Don’t even get me started on my hair…
June 23rd, 2006 at 11:56 am
Ben,
I oftentimes wonder about my own apathy, in regards to not really caring about my garments all that much.
It used to be that, during high school, I would have to achieve the “prep” look: that seemed “in,” and I felt it was needed, if I was to attain any sort of social or romantic life. Needless to say, that look did nothing of the sort; I was the only one in my graduating class that strived for that look, so I was the eventual cause to my own social exile, ironically enough. I mean, I was voted “Best Dressed” in the Yearbook and everything, but I still felt something was lacking. I have yet to define my clothing style; nothing that I wear feels right, or comfortable on me. Therein I believe the quandary lies. In order to be comfortable in my clothes, I first have to be comfortable with myself, and that has not yet happened.
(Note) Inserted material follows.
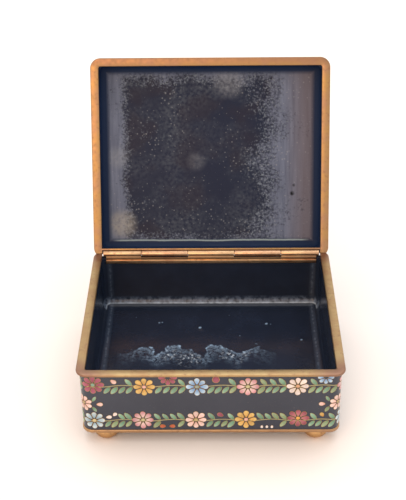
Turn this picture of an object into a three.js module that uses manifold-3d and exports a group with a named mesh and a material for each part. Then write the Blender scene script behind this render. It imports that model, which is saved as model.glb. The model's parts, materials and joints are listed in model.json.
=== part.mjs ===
// A hinged cloisonne enamel box on four bun feet, with its lid leaning open on its stop.
// Units are millimetres, +Z is up, +Y is towards the hinge at the back.
// Every piece is drawn round the centre of the body's flat underside. At the end the whole
// box is moved to stand on z = 0, with the middle of its bounding box over the origin.

import * as THREE from 'three';
import { mergeVertices } from 'three/addons/utils/BufferGeometryUtils.js';
import Module from 'manifold-3d';

const wasm = await Module();
wasm.setup();

// ---- Driving dimensions ----

const width = 115;               // over the rims, left to right
const depth = 97;                // over the rims, front to back
const hingeHeight = 33.1;        // underside to the plane where the two rims meet
const lidHeight = 12.5;          // rim plane to the lid's flat top
const openAngle = 113.2;         // degrees from closed to the stop
const meetGap = 0.15;            // each rim stays this far from the plane where they meet
const seam = 0.3;                // clearance left between neighbouring pieces

// Enamelled copper walls: metal, outer enamel and counter-enamel together.
const wall = 2.3;
const wallInset = 1.3;           // the rims overhang the walls by this much
const wallCorner = 4.6;          // plan radius of the outer corners
const cavityCorner = 4;
const floorThickness = 4;
const floorCove = 5;             // radius where the walls run into the floor
const lidRoof = 2.5;
const lidShoulder = 6;           // rounded outer edge of the lid's top
const lidCove = 3.5;

// Brass rims.
const rimWidth = 4;
const rimThickness = 1.2;
const rimCorner = 5;
const rimInnerCorner = 1.5;
const rimEdge = 0.4;             // rounding of the outer edges

// Brass band let into the bottom edge.
const bandHeight = 1.6;
const bandProud = 0.3;
const bandLet = 0.8;
const bandEdge = 0.4;

// Bun feet.
const footRadius = 5.6;
const footBulge = 4;             // half height of the bun's round side
const footWaist = 2;             // depth below the underside of the widest ring
const footPad = 2.2;             // radius of the flat that stands on the table
const footX = 46.1;
const footY = 41.4;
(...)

Ever since the dawn of college, I have opted for a less Gucci/GQ look, and gone with a more casual style of dress: a few plaid shirts, a couple of polo shirts, jeans, and some khaki shorts. However, I’m wearing these clothes out; I need to go shopping. A sidenote: I also absolutely HATE going shopping. Whenever I’m in a store, I feel awkward, and out of place. LOL.
Anyways, I guess the point that I’m trying to make here, is that society places too much emphasis on looks. As the old cliche goes: “It’s what’s on the inside that counts.” It’s unfortunate that more people don’t heed those words, because our culture is driven by consumerism and materialism; that is, the more money you have and the more the buy, the higher you are on the social totem pole.
What I’ve noticed in college is, most everybody accepts you for who you are, not what you wear. Everyone is pretty comfortable with everybody else. And I’m a fan of this newfound egalitarian concept. It’s a welcome change.
-Geoff
June 25th, 2006 at 4:58 pm
i’ll admit, you made me laugh there XD
June 26th, 2006 at 11:35 pm
Dear Lord, what are we going to do with you Ben? lol >.
June 26th, 2006 at 11:39 pm
And Geoff, cut the gushy crap. I don’t like you. He he.